Philip Resnik's work is definitely an excellent place to look.

Beyond that, my work on modelling human language processing might also
be of interest to you. One large part of my PhD work (the thesis was
submitted recently) was to build a model that predicts human judgements
about the plausibility of verb-argument-relation triples.

Key differences to Resnik's work are a generative formulation (i.e.,
plausible roles and arguments can be straightforwardly generated given a
verb) and the use of thematic roles to define the relation between verb
and argument. We tested the model against literature norming data (e.g.,
McRae et al. 1998, Trueswell et al. 1994) and against norms we elicited
ourselves for verb-argument-role triples extracted from corpora.

Details can be found in
U. Pado, M. Crocker and F. Keller, Modelling Semantic Role Plausibility
in Human Sentence Processing. EACL, Trento, 2006.
and
U. Pado, F. Keller and M. Crocker, Combining Syntax and Thematic Fit in
a Probabilistic Model of Sentence Processing. CogSci, Vancouver, 2006.

In the thesis, I also do a comparison to Philip Resnik's and two other
selectional preference models on the sets of norming data I mentioned. I
replicate Resnik's original successful evaluation, but our model tends
to do even a bit better at predicting plausibility judgements across the
different data sets.

If you'd like more information or have any questions, please let me know :)

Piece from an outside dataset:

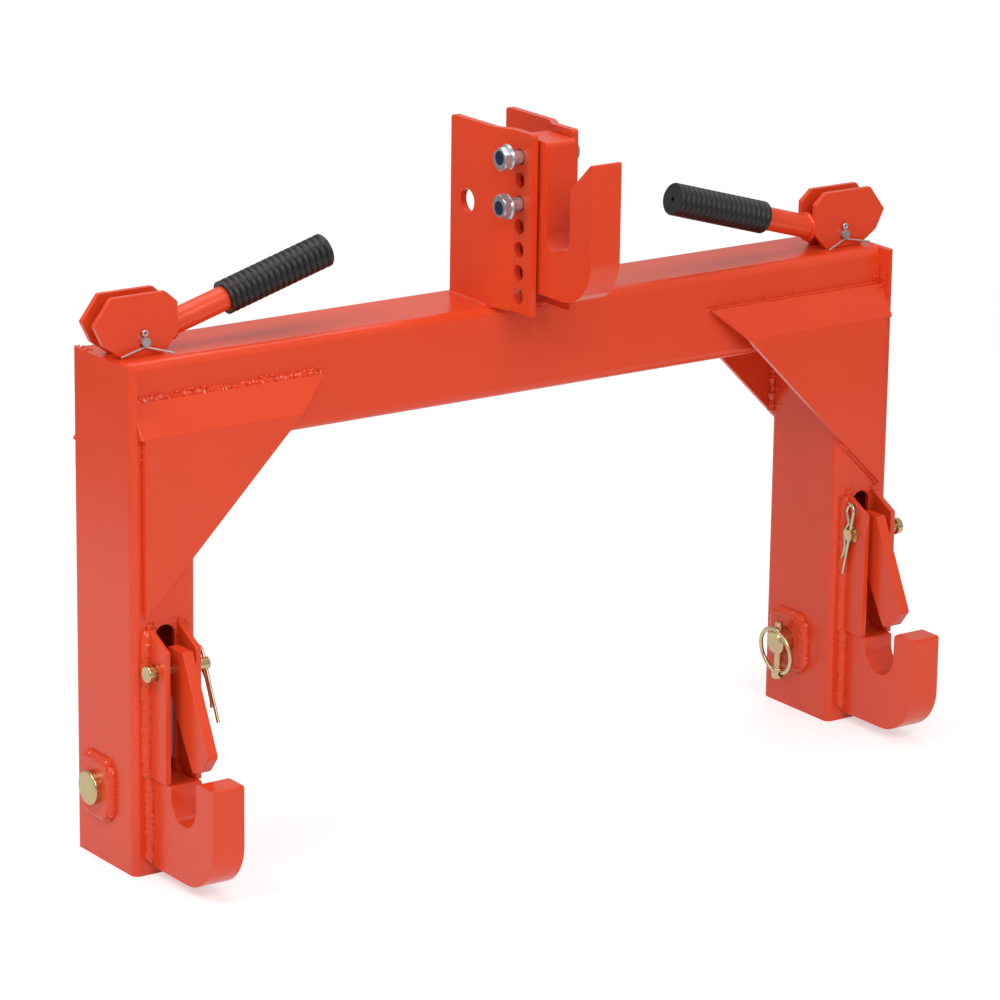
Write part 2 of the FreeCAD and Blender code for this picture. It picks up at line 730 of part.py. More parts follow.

> I know about the Penn Treebank; are there better and/or less
> expensive options for US English, or is this just the way to go?

It might be worthwhile to use a role-annotated corpus to make sure you
really catch the verb-argument relations you're after.

The PropBank (role annotations to parts of the Penn Treebank) is the
largest role-annotated corpus available, and it's American English, but
you may want to have a look at the FrameNet corpus as well. It's a
subset of the British National Corpus, and therefore much more balanced
in vocabulary.  For example, I find that its vocabulary is closer to
"typical" psycholinguistic items than that of PropBank with its bias
towards financial language.

The FrameNet home page is at http://framenet.icsi.berkeley.edu/, and if
I understand correctly, the corpus is free for research purposes.

Regards,

Ulrike

-- 
  Ulrike Pado

  Computational Linguistics
  Saarland University
  D-66041 Saarbrücken

  www.coli.uni-sb.de/~ulrike